We will use screenshots of Intel GPA to show how we identified a graphics bottleneck and then detail how we tried to optimize or fix those problem areas. Understanding the architecture that you are optimizing for can really help you in deciding how to fix problem areas. Intel GPA allows you to run different tests against problem areas to help identify the problems and possible fixes without an intimate knowledge of the architecture. In this paper, you will see that our tests are labeled as 2x2 textures or simple pixel shader.
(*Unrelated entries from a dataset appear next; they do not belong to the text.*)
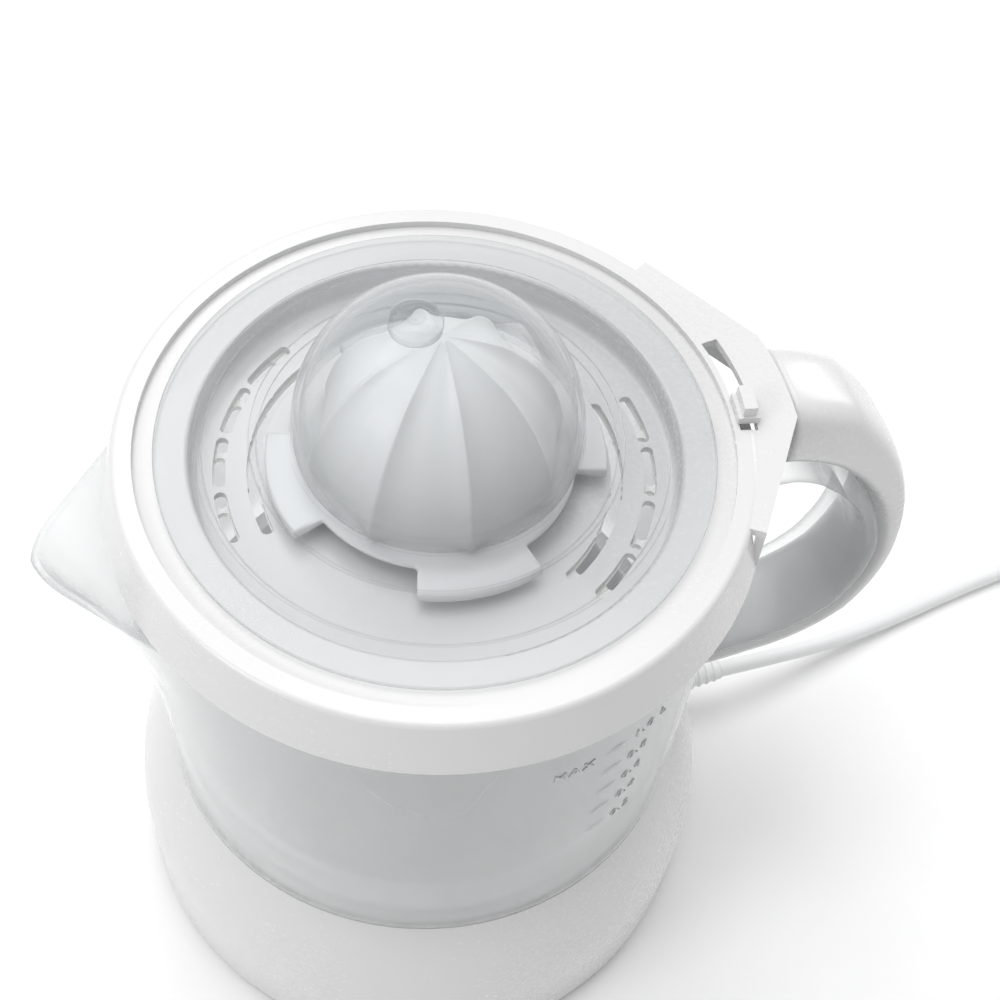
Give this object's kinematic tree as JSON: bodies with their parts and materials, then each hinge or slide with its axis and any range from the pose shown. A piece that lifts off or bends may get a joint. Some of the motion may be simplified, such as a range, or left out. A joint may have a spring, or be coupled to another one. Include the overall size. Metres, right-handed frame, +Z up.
{
  "type": "citrus press juicer",
  "caption": "Electric citrus press with a clear pouring jug, white strainer ring, ribbed reaming cone under a clear domed lid, loop handle, motor base and mains cord.",
  "frame": {"origin": "on the table under the drive axis, in the plane of the rubber feet", "axes": "+Z up along the drive axis, +X from the axis towards the jug handle, so the pouring spout is at -X"},
  "size_m": [0.4572, 0.174, 0.2354],
  "materials": {
    "white_abs": "moulded gloss, slightly warm white",
    "satin_pp": "fine satin, food-safe white",
    "clear_san": "polished clear",
    "white_pom": "machined-looking satin",
    "grey_pom": "moulded satin",
    "dark_plastic": "satin",
    "foot_rubber": "matt",
    "cord_pvc": "satin PVC",
    "screw_steel": "zinc plated",
    "shaft_steel": "ground",
    "spring_steel": "drawn",
    "core_steel": "varnished laminations",
    "winding_tape": "polyester tape",
    "bush_brass": "sintered bronze",
    "pin_brass": "nickel plated"
  },
  "bodies": {
    "base": {"base_housing": "white_abs", "base_bottom_cover": "white_abs", "cover_screws": "screw_steel", "rubber_feet": "foot_rubber", "gear_chassis": "grey_pom", "gear_plate": "grey_pom", "gear_plate_screws": "screw_steel", "motor_stator_core": "core_steel", "motor_winding": "winding_tape", "idler_pin": "shaft_steel", "lower_shaft_bush": "bush_brass", "upper_shaft_bush": "bush_brass", "micro_switch": "dark_plastic", "return_spring": "spring_steel", "strain_relief": "cord_pvc", "cord": "cord_pvc", "cord_coil": "cord_pvc", "cord_tie": "cord_pvc", "plug_body": "cord_pvc", "plug_pins": "pin_brass"},
    "thrust_cup": {"thrust_cup": "white_pom"},
    "drive_shaft": {"drive_shaft": "white_pom"},
    "output_gear": {"output_gear": "white_pom"},
    "idler_gear": {"idler_gear": "white_pom"},
    "rotor": {"motor_rotor": "core_steel", "motor_shaft_pinion": "shaft_steel"},
    "jug": {"jug": "clear_san", "handle_channel": "clear_san", "handle_cover": "white_abs"},
    "strainer": {"strainer": "white_abs"},
    "pulp_control": {"pulp_control_disc": "white_pom", "pulp_control_knob": "white_abs"},
    "small_reamer": {"small_reamer": "satin_pp"},
    "large_reamer": {"large_reamer": "satin_pp"},
    "lid": {"lid": "clear_san"}
  },
  "joints": [
    {"name": "press", "type": "slide", "parent": "base", "child": "thrust_cup", "axis": [0, 0, -1], "range_m": [0, 0.0025], "stiffness_N_per_m": 2000, "deforming": ["return_spring"]},
    {"name": "drive_spin", "type": "hinge", "parent": "thrust_cup", "child": "drive_shaft", "pos_m": [0, 0, 0], "axis": [0, 0, 1], "continuous": true},
    {"name": "output_gear_spin", "type": "hinge", "parent": "base", "child": "output_gear", "pos_m": [0, 0, 0], "axis": [0, 0, 1], "continuous": true},
    {"name": "idler_spin", "type": "hinge", "parent": "base", "child": "idler_gear", "pos_m": [-0.02653, 0.0112, 0], "axis": [0, 0, 1], "continuous": true},
    {"name": "rotor_spin", "type": "hinge", "parent": "base", "child": "rotor", "pos_m": [-0.045, 0, 0], "axis": [0, 0, 1], "continuous": true},
    {"name": "jug_lift", "type": "slide", "parent": "base", "child": "jug", "axis": [0, 0, 1], "range_m": [0, 0.13]},
    {"name": "strainer_lift", "type": "slide", "parent": "jug", "child": "strainer", "axis": [0, 0, 1], "range_m": [0, 0.06]},
    {"name": "pulp_turn", "type": "hinge", "parent": "strainer", "child": "pulp_control", "pos_m": [0, 0, 0.176], "axis": [0, 0, 1], "range_deg": [-1.2, 14.2]},
    {"name": "reamer_spin", "type": "hinge", "parent": "strainer", "child": "small_reamer", "pos_m": [0, 0, 0], "axis": [0, 0, 1], "continuous": true},
    {"name": "large_reamer_lift", "type": "slide", "parent": "small_reamer", "child": "large_reamer", "axis": [0, 0, 1], "range_m": [0, 0.06]},
    {"name": "lid_lift", "type": "slide", "parent": "strainer", "child": "lid", "axis": [0, 0, 1], "range_m": [0, 0.12]}
  ],
  "couplings": [
    {"joint": "idler_spin", "follows": "rotor_spin", "ratio": -0.2},
    {"joint": "output_gear_spin", "follows": "rotor_spin", "ratio": 0.04},
    {"joint": "drive_spin", "follows": "rotor_spin", "ratio": 0.04},
    {"joint": "reamer_spin", "follows": "rotor_spin", "ratio": 0.04},
    {"joint": "large_reamer_lift", "follows": "lid_lift", "ratio": 0.5}
  ]
}
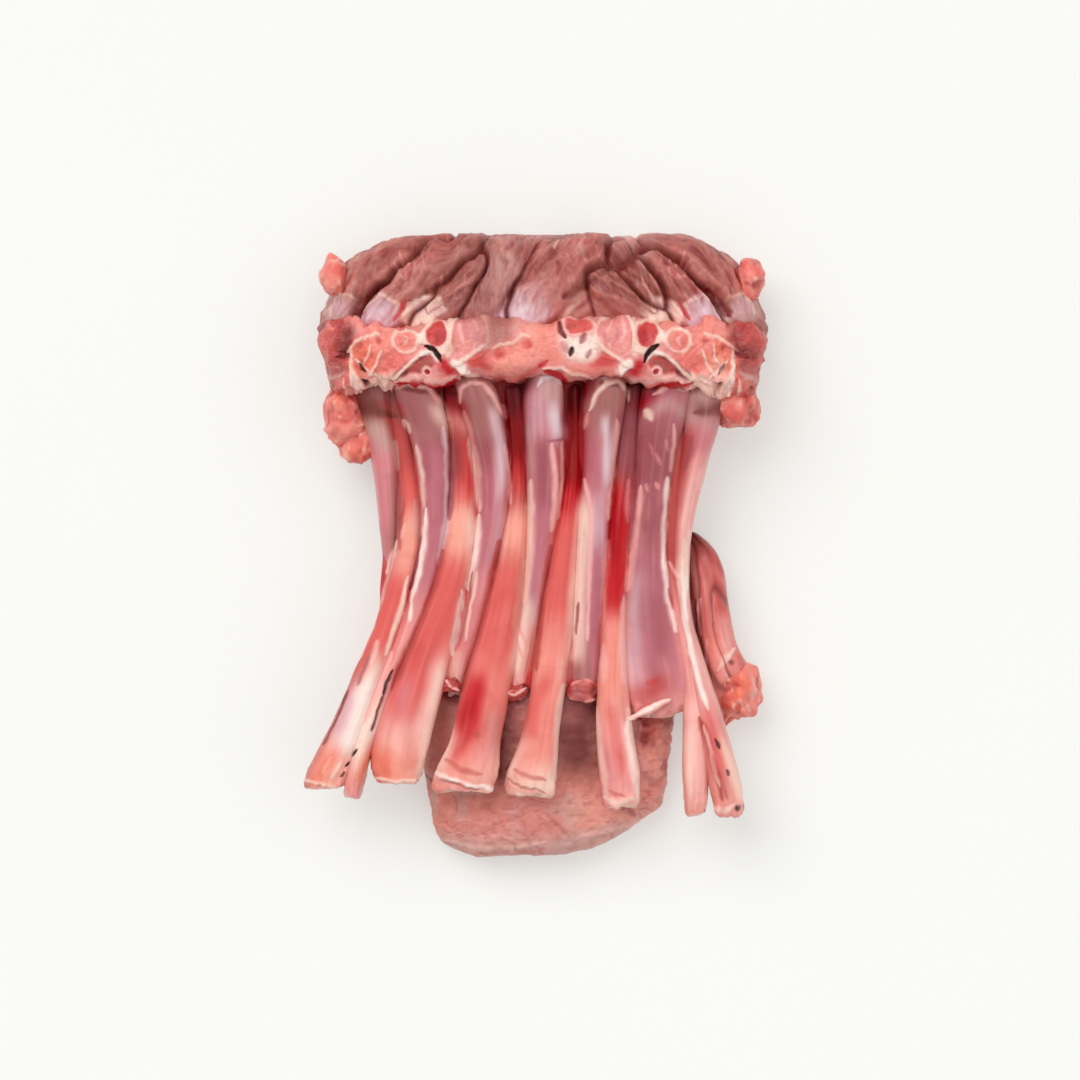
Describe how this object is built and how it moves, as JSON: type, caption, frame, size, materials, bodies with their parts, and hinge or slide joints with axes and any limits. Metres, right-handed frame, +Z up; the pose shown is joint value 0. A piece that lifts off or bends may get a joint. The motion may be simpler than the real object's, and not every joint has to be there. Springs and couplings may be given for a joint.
{
  "type": "raw rack of lamb",
  "caption": "Raw rack of lamb lying on its meat: loin lobes, sawn chine bone, fanned ribs with lilac membrane and scraped tips, and the cap of meat under them.",
  "frame": {"origin": "centre of the bounding box at the surface that the rack lies on", "axes": "+Z up from that surface, +Y from the rib tips to the loin, +X along the chine"},
  "size_m": [0.206, 0.283, 0.0577],
  "materials": {
    "lean_meat": "moist raw lean",
    "rib_bone": "moist pink bone and rib muscle",
    "membrane": "wet lilac membrane",
    "chine_bone": "moist sawn bone with fat webs",
    "fat": "greasy fat"
  },
  "bodies": {
    "root": {"rack_of_lamb": "lean_meat"}
  },
  "joints": []
}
Those tests are built into Intel GPA and are not something that a person would have to modify themselves in the existing application.
The purpose of the original Ocean Fog project was to investigate how to effectively render a realistic ocean scene on differing graphics solutions while trying to provide a good, current, working class set of data to the graphics community.
The ocean was rendered by using a projected grid that is displayed orthogonally to the viewer. The vertices of the grid are displaced using a height field. Perlin noise was used for generating wave motion. In the original paper, the author notes that computation Perlin noise was less CPU-intensive than other methods. However, other methods like Navier-Stokes work better on the GPU side and the author mentions it is worth further investigation. Snell's law was used for reflection and refractions. For more information on how the water was rendered, please see Claes Johanson's Master's thesis, Real-time water rendering - Introducing the projected grid concept.
The fog was also generated using Perlin noise. The processing for the fog was also done on the CPU side. This was done by sampling points in the 3D texture space.
There are two lights in the scene: one infinite (directional) light, and one spotlight casting from the lighthouse.
For further discussion please see: Ocean Fog using Direct3D 10.
The original application was running at 40 FPS on our test hardware1 ; after all optimizations, it was running 4x faster at 160 FPS. CPU utilization went from 8% to 84%, GPU active time from 32% to 85%, and GPU stall time from 53% to 9%. The largest slowdown on the application was the generation and shading of the water. Optimizations included normal map size and depth reduction, reflection and refraction size and depth reduction, code and resource cleanup, and rendering fixes.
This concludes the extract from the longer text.